Deng Xiaoping and the Reform Era. Ironically, Mao’s greatest long-term influence on China may have been reactive. Deng Xiaoping’s market reforms after 1978 were explicitly a correction of Maoist excess — “Reform and Opening Up” (改革開放) was, in many ways, a repudiation of Mao’s economic voluntarism while retaining one-party rule. The CCP’s current model — authoritarian capitalism — exists in direct dialogue with Mao’s failures.
Xi Jinping. The current Chinese leadership has selectively rehabilitated Mao’s legacy — emphasizing party discipline, ideological control, and personality-driven governance in ways that echo (though do not replicate) the Mao era.
5. Long-Term Impact
The CCP’s Survival. Mao built the institutional and ideological foundations of a one-party state that has now governed for over 75 years — making it one of the most durable political systems in the modern world. Whether you view this as stability or repression depends on your values, but the structural longevity is undeniable.
China’s Trajectory. The paradox of Mao’s long-term impact is that modern China’s economic miracle was built after rejecting his economic policies, but on top of the unified state, basic infrastructure, and national identity he helped create. The CCP’s official verdict — “70% correct, 30% wrong” — is a politically convenient formula, but it captures a real tension.
Demographic and Cultural Scars. The Great Leap Forward and Cultural Revolution left deep wounds in Chinese society — broken families, destroyed cultural heritage, intergenerational trauma, and a deep-seated caution about political idealism that persists today. The pragmatic, materialist orientation of contemporary Chinese society is, in part, a survival response to the chaos of the Mao era.

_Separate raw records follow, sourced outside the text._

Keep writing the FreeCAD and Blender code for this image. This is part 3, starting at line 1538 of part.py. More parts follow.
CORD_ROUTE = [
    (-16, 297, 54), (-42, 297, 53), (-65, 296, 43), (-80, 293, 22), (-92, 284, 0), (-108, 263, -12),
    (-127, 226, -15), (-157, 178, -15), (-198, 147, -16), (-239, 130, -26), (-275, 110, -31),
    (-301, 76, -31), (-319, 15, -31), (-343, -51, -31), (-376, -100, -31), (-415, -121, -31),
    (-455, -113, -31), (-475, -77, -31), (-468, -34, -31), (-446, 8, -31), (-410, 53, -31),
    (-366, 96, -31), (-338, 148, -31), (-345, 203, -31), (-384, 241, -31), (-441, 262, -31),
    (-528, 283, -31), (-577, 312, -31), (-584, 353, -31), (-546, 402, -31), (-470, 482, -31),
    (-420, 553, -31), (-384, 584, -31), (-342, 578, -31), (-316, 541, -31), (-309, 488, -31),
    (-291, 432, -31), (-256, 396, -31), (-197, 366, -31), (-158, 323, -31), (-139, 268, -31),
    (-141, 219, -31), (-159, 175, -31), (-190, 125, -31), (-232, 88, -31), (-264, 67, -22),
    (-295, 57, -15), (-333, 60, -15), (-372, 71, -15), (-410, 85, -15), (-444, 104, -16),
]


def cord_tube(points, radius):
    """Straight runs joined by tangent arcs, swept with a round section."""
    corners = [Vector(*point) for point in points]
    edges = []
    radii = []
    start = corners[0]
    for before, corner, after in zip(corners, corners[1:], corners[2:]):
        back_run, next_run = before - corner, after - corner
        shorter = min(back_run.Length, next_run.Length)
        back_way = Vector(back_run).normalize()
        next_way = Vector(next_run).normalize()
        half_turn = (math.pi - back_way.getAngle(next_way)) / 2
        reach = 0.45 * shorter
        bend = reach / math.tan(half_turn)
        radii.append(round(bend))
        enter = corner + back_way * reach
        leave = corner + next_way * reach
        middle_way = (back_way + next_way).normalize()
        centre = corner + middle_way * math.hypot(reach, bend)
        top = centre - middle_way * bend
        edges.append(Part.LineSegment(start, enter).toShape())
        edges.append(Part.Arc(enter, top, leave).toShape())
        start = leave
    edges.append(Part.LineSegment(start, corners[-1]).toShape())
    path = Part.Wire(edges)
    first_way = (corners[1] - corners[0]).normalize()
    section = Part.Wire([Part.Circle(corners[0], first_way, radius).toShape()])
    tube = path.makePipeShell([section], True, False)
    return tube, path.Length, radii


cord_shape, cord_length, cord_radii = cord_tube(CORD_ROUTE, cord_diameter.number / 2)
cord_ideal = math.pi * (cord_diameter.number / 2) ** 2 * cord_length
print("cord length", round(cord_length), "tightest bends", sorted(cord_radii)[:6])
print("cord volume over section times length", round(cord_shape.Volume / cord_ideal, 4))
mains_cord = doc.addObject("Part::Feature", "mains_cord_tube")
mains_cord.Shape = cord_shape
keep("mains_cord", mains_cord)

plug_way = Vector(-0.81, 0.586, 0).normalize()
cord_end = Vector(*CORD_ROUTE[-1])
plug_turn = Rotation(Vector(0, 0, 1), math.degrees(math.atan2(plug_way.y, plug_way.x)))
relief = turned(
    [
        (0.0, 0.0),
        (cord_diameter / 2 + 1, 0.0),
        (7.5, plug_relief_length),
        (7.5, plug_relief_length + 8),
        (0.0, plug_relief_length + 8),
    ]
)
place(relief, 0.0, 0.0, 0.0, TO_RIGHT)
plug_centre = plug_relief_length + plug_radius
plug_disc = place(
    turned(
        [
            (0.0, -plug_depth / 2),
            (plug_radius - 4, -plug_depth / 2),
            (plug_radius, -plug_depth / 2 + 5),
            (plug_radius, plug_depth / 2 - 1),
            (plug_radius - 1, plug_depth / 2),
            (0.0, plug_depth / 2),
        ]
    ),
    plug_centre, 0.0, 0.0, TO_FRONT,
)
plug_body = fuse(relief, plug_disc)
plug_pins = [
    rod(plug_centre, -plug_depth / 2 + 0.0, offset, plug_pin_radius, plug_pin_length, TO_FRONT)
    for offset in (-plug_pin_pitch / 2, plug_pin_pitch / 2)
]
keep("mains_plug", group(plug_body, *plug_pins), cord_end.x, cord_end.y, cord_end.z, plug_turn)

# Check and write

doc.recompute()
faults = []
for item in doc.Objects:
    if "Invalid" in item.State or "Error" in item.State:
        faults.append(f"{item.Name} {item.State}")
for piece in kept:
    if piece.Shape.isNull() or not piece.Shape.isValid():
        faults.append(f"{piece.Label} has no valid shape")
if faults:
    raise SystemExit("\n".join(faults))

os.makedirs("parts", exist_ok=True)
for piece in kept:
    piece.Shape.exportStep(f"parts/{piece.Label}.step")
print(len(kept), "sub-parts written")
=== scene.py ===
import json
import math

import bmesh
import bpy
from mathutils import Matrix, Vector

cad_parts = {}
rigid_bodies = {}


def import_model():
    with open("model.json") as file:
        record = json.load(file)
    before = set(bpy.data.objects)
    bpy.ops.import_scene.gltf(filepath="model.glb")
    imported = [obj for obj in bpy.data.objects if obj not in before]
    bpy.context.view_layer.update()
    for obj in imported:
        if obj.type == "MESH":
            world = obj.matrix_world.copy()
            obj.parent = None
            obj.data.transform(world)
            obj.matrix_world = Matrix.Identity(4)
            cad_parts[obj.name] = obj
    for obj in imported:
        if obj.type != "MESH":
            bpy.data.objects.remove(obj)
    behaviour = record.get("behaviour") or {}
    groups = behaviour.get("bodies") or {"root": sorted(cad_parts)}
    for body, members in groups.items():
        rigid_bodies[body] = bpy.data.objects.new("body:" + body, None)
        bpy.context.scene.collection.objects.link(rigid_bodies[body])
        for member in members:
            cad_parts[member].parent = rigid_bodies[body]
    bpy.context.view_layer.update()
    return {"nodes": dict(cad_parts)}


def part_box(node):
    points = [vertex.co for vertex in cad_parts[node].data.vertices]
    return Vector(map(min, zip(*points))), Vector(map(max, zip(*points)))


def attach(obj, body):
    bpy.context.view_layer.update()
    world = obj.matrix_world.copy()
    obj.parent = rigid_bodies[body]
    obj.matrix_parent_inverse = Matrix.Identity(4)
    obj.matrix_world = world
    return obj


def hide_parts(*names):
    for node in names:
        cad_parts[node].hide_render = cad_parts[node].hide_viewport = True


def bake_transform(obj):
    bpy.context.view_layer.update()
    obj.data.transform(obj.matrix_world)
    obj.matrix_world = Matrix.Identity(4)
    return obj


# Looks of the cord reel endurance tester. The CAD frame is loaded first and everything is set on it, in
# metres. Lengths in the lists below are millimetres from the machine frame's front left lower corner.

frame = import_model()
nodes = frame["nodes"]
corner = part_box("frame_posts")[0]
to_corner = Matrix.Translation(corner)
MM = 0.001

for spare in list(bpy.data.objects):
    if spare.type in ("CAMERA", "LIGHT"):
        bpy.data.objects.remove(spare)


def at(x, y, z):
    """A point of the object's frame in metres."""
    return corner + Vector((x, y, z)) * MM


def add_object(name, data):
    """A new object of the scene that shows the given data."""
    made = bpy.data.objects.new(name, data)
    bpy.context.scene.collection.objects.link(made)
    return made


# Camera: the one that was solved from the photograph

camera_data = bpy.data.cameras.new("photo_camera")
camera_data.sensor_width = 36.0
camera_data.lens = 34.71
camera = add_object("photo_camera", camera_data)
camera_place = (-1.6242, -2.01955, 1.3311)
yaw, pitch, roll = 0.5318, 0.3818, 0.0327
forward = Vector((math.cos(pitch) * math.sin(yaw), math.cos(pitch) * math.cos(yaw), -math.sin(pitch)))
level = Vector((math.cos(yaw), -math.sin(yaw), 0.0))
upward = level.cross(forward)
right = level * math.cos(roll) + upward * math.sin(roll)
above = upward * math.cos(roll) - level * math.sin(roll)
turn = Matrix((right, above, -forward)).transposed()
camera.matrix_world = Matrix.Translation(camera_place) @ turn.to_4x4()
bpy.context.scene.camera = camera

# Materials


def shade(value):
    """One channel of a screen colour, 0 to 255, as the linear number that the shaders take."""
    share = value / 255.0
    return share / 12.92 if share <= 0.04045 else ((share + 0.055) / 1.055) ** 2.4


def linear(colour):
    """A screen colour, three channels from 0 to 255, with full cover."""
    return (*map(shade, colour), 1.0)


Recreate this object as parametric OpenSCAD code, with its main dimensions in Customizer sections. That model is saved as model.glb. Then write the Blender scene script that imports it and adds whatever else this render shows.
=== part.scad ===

Geopolitical Realignment. Mao’s break with the Soviet Union fundamentally reshaped the Cold War and created the conditions for the US-China rapprochement that, decades later, enabled China’s integration into the global economy.
6. Cultural Memory
In China. Mao’s image remains on every denomination of Chinese currency and hangs over Tiananmen Square. The CCP maintains a carefully curated version of his legacy — the revolutionary hero of 1949, with the catastrophes of the late Mao era acknowledged but not dwelt upon. Public criticism of Mao remains politically sensitive. For older generations, feelings are complex and often deeply personal; for younger generations, Mao is increasingly an abstract symbol — sometimes invoked nostalgically by those frustrated with inequality, sometimes treated with ironic detachment.
Globally. Mao occupies a paradoxical space in global cultural memory. In Western popular culture, his image has been aestheticized (Warhol’s Mao portraits) and commodified. In academic circles, he is studied as both a revolutionary strategist and a cautionary tale of totalitarian excess. In parts of the developing world, he remains a symbol of anti-colonial resistance.
The Core Tension. Mao’s cultural memory is defined by an unresolved contradiction: the same person who liberated hundreds of millions from feudalism and foreign domination also presided over the deaths of tens of millions through ideological rigidity. Unlike Hitler or Stalin, whose legacies are largely settled in global opinion, Mao’s legacy remains genuinely contested — not because the facts are unclear, but because the achievements and the horrors coexist in the same historical figure, and different people weigh them differently.